Friday, December 09, 2005

fyi Wikipedia Tightens Rules For Posting

All:

Pointer to article: http://www.informationweek.com/story/showArticle.jhtml?articleID=174900789

Kobielus kommentary:
And you thought I was being melodramatic when I said reputation is a creepy concept.

Quoting the referenced article: “Wikipedia, the open online encyclopedia that's written and monitored by volunteers, has changed its rules for submitting articles after a posting incorrectly linked the assassination of Robert F. Kennedy to a former administrative assistant. A May 26 posting on John Seigenthaler Sr., an assistant to the attorney general in the early 1960s, said Seigenthaler was ‘thought to have been directly involved in the Kennedy assassinations of both (President) John (F. Kennedy), and his brother, Bobby.’ Although Wikipedia founder Jimmy Wales has said that erroneous submissions are usually corrected within minutes, the Seigenthaler "biography" stayed on the site for 132 days before it was corrected. In addition, the "scurrilous text" appeared on search engines Reference.com and Answers.com, Seigenthaler said in a Nov. 29 editorial in USA Today. ‘I have no idea whose sick mind conceived the false, malicious “biography” that appeared under my name for 132 days on Wikipedia, the popular, online, free encyclopedia whose authors are unknown and virtually untraceable,’ Seigenthaler said.”
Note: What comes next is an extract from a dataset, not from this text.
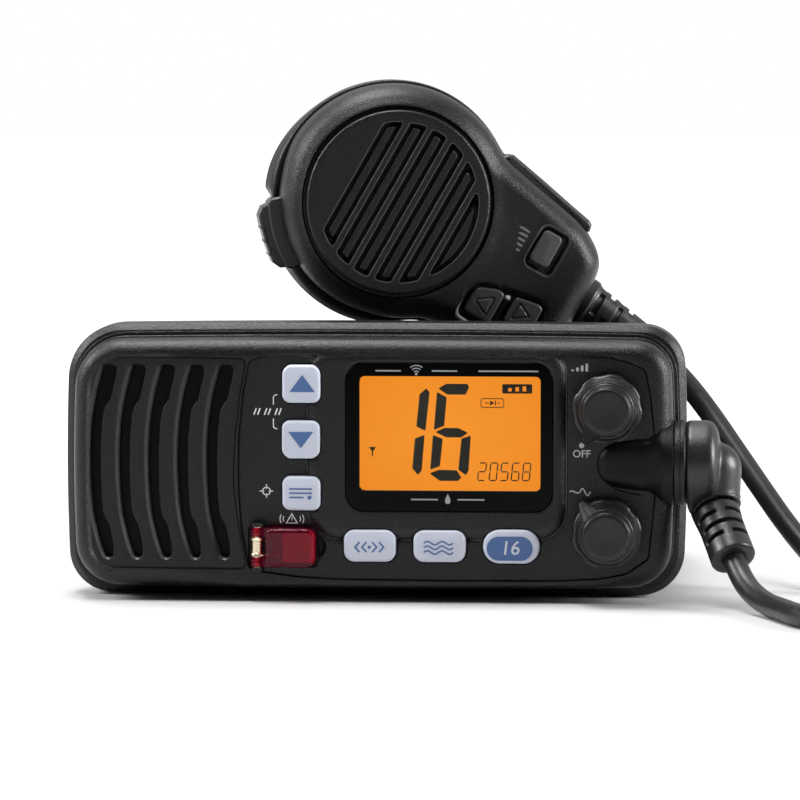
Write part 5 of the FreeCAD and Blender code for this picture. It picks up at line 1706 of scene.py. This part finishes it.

Now, read again my earlier statement on reputation: “Reputation feels anti-governance, hence unfair. It feels oppressive. It’s the collective mass of received opinion, good and ill, weighing down on a particular identity. It feels like a court where the judge, jury, prosecuting attorney, jailer, and lord high executioner are phantoms, never showing their faces, but making their collective force felt at every turn. It feels like outer appearances, not inner character, ruling our lives….Who, if anyone, are the "reputation authorities"? What, if anything, is a "reputation assertion"? How can we--the identified reputed parties--have any assurance that our reputation isn't determined by the collective malice of bad people who mean to distort and destroy us? How can we be sure that a balanced, fair evaluation of our reputation rises above the din and confusion? Who/what, if anything, is our public reputation (PR) agent/advocate in a world of free-floating ungovernable reputation?”

Not all of us have access to the editorial pages of USA Today to defend our good names. So, if the bad people propagate lies about us through Wikipedia, even for the short time necessary to ruin our reputations, what countermeasures do we have of equal or greater force to restore ourselves, and to hunt down those who’ve destroyed us?

Wikipedia needs strong authentication on all postings. And living people who are mentioned in Wikipedia entries need to be notified immediately upon publication, so that they can immediately correct the errors.

Of course, who’s to say who’s telling the truth about somebody: The original author, the aggrieved subject, or neither of them? How often will Wikipedia’s editors get caught in a tug of war? How reliable can Wikipedia’s entries be, under such circumstances?

Wikipedia’s reputation is what’s being damaged by all this.